When the music industry found itself in crisis at the start of the new millennium, the debate was exacerbated by economic arguments. In 2002, for example, Bavaria’s conservative governing party, the CSU, called for more opportunities for German music producers. Private initiatives such as the Verein Deutsche Sprache, the German language association, also criticized the insufficient proportion of German-language music on the radio, and campaigned in favour of the quota.

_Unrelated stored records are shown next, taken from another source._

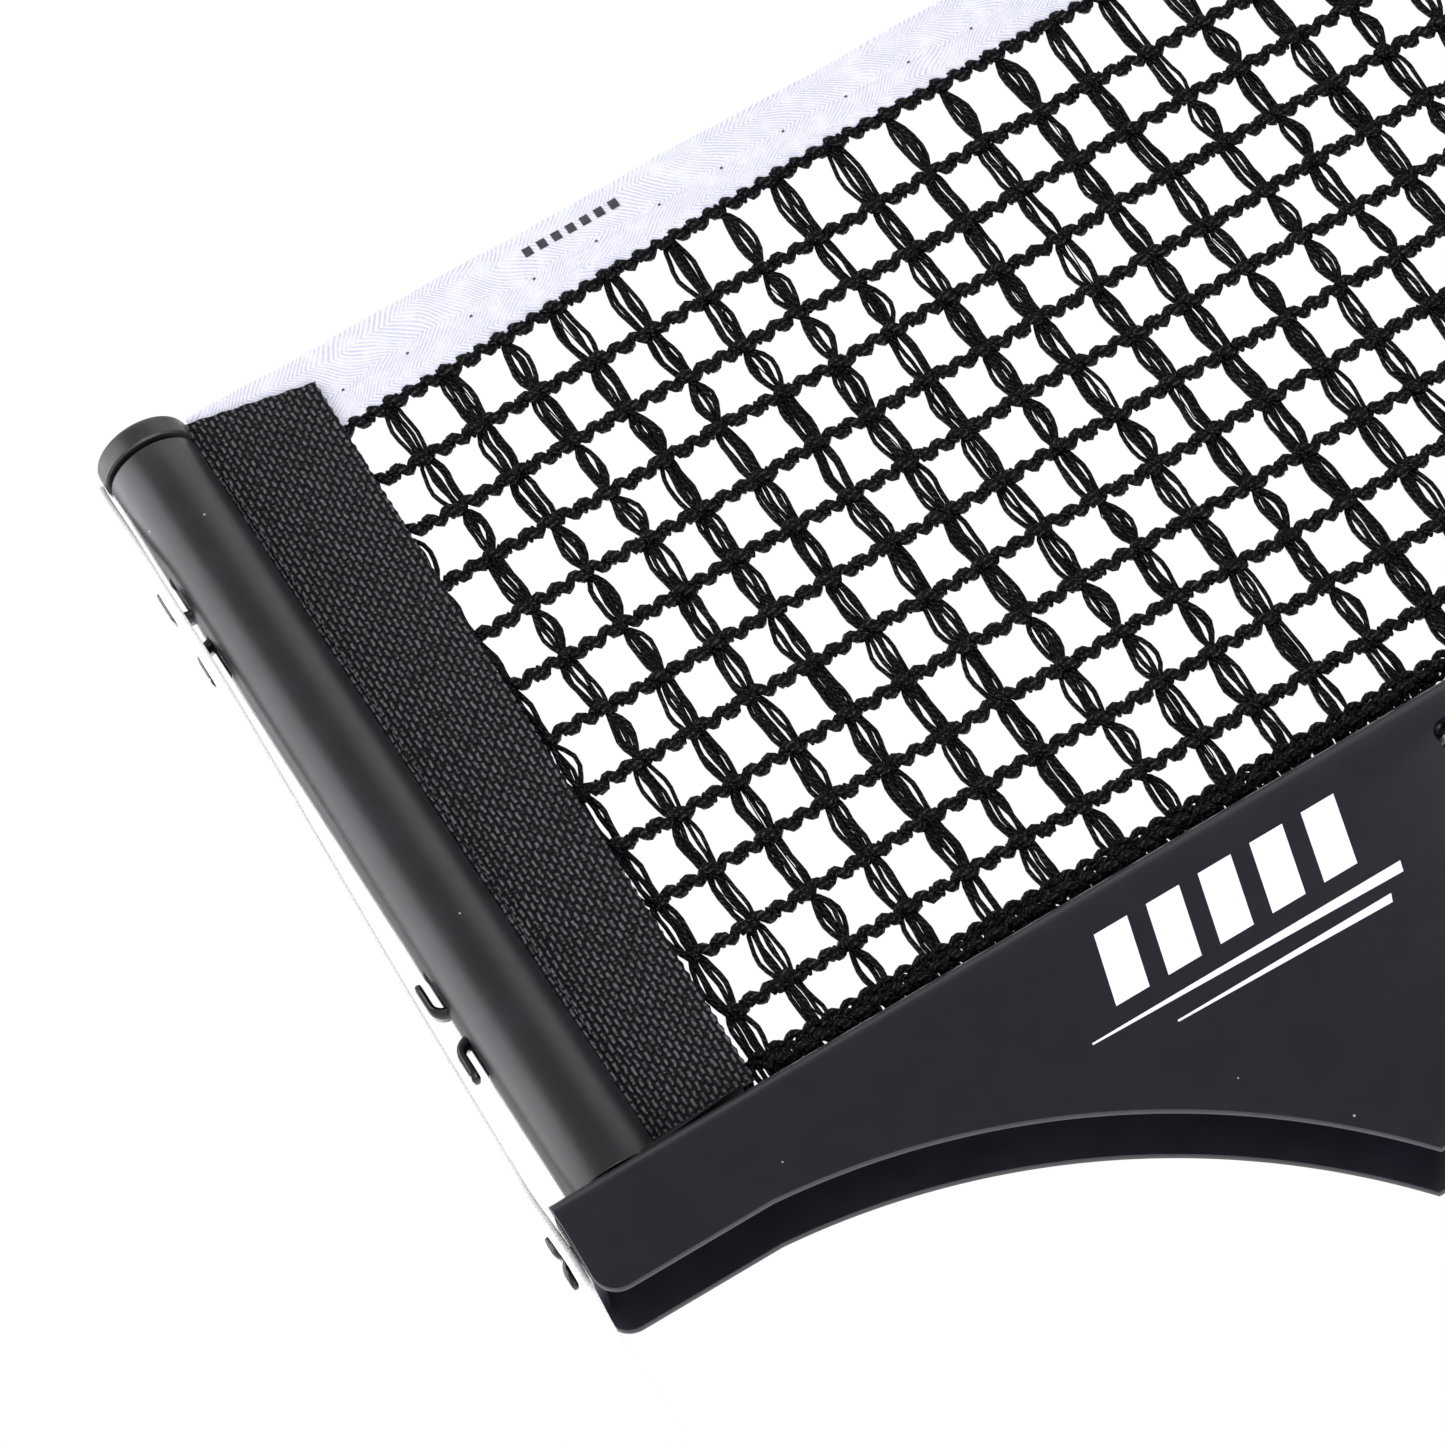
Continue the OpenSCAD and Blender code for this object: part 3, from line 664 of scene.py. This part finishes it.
cap = Shape()
CAP_FROM, CAP_R, CAP_H, CAP_EDGE = RIM + 0.9, POST_R + 0.3, 4.0, 1.1
profile = [(0, -6), (5.9, -6), (6.2, -5.7), (6.2, -0.9), (5.4, -0.8), (5.4, 0), (CAP_R - 0.3, 0)]
profile += [(CAP_R, 0.3), (CAP_R + 0.02, 1.5), (CAP_R, 2.9)]
profile += arc(CAP_R - CAP_EDGE, CAP_H - CAP_EDGE, CAP_EDGE, 10, 90, 8)
profile += [(CAP_R - 2.5, CAP_H + 0.02), (3, CAP_H + 0.1), (0, CAP_H + 0.12)]
cap.lathe(profile, (0, 0, CAP_FROM), 128)
cap.piece("cap", cap_plastic, "arm", ["post_cap"], weld=0.001, angle=30)


# ---- net: everything follows one line in plan, straight and then rolled up ----

ROLL_X, ROLL_R, ROLL_END, ROLL_STEP = 256.0, 25.9, 4.0, 1.3
TAPE_TOP, TAPE_FROM = 149.0, 8.4


def part(value, low, high):
    """How far value is from low to high, from 0 to 1."""
    return min(max((value - low) / (high - low), 0), 1)


def plan(s):
    """The net's line in plan: its point and its front side's direction, s from the post's axis."""
    if s <= ROLL_X:
        return Vector((s, 0, 0)), Vector((0, -1, 0))
    gone = ROLL_R**2 - ROLL_STEP * (s - ROLL_X) / math.pi
    angle = (ROLL_R - math.sqrt(max(gone, 0))) * TAU / ROLL_STEP
    r = ROLL_R - ROLL_STEP * angle / TAU
    out = Vector((math.sin(angle), -math.cos(angle), 0))
    return Vector((ROLL_X, ROLL_R, 0)) + out * r, out


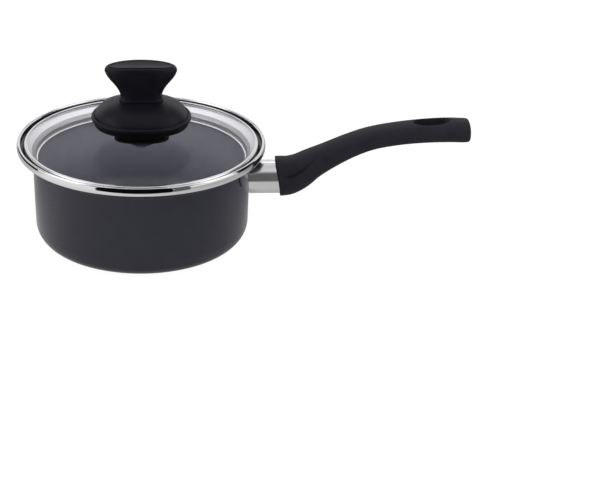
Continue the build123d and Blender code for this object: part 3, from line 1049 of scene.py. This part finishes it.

In 2004, the majority of parliamentary groups of the Social Democratic Party of Germany (SPD) and the liberal left-wing party Alliance 90/The Greens got behind the quota. Questions of personal taste became part of the discussion. Antje Vollmer of the Greens party for instance complained about the monotony of radio programming, talking about the “annoying elevator music” and “excruciating format radio”. Germany’s parliament, the Bundestag, requested that radio stations commit themselves as far as possible to playing music in German for 35 percent of the time. Yet this appeal fell on deaf ears for the most part.

A French-style quota – a good example?

Supporters of the quota often cite France, where radio stations have been required since 1994 to devote around 60 percent of programming time to European and 40 percent to French productions, half of which must be new music. The law came about as a result of the then minister for culture Jacques Toubon, who wanted to protect the French language from Anglicisms and also justified the introduction of a quota by saying that the production of French music had declined in the preceding years. Even today the quota remains controversial in France: private radio stations in particular resist the law, while others see it as responsible for the success of home-grown artists. “Without the quota we would not have had such diversity for more than 20 years”, claims the French society Sacem that represents the rights of more than 100,000 musicians.

Conflict concerning the “Helene quota”

In Germany, the debate continued in February 2015: Franz-Robert Liskow, a politician from the conservative Junge Union in the northeast of the country, demanded “more German music and especially German Schlager” on the radio, saying that the German music industry had produced more and more German songs over the last few years. Liskow thus proposed a quota of 30 to 35 percent of German music, which radio stations should voluntarily commit to upholding. Because he admitted to being a fan of Helene Fischer, Germany’s most successful Schlager singer, his proposal became dubbed the “Helene quota”.

The critics did not take long to speak out: the head of a music editorial department in the state of North Rhine-Westphalia (NRW) for example argued that German Schlager music is not very popular with listeners and said that the proportion of pop music in German has increased even without a legal quota, artists such as Mark Forster and Andreas Bourani enjoying ever greater popularity.

Do we actually need a quota these days?

Indeed more and more people are rejecting the quota, saying that German pop music these days is popular enough in any case. “Nobody would be surprised any longer to switch on the radio and hear German pop music blaring out”, German daily newspaper Süddeutsche Zeitung wrote in 2012. It claimed that although the globalization of the music market has resulted in a monoculture of mainstream pop, German artists are countering this with national diversity. What is more, the German language has been adopted in all genres: hip hop, punk, rock and pop.

The statistics confirm its popularity: according to a report issued by the Bundesverband Musikindustrie, Germany’s federal music industry association, eight of the top ten albums in the official German yearly charts were in German in 2015, while no less than 60 percent were German in the top 100. Alongside Helene Fischer, the most successful artists include the pop singer Sarah Connor, the DJ Felix Jaehn and the rapper Cro. However, this is hardly reflected by the majority of radio stations, the article continues. Yet they no longer need to, at least from an economic perspective, as German music has long since returned to the mainstream of its own accord – even without the quota.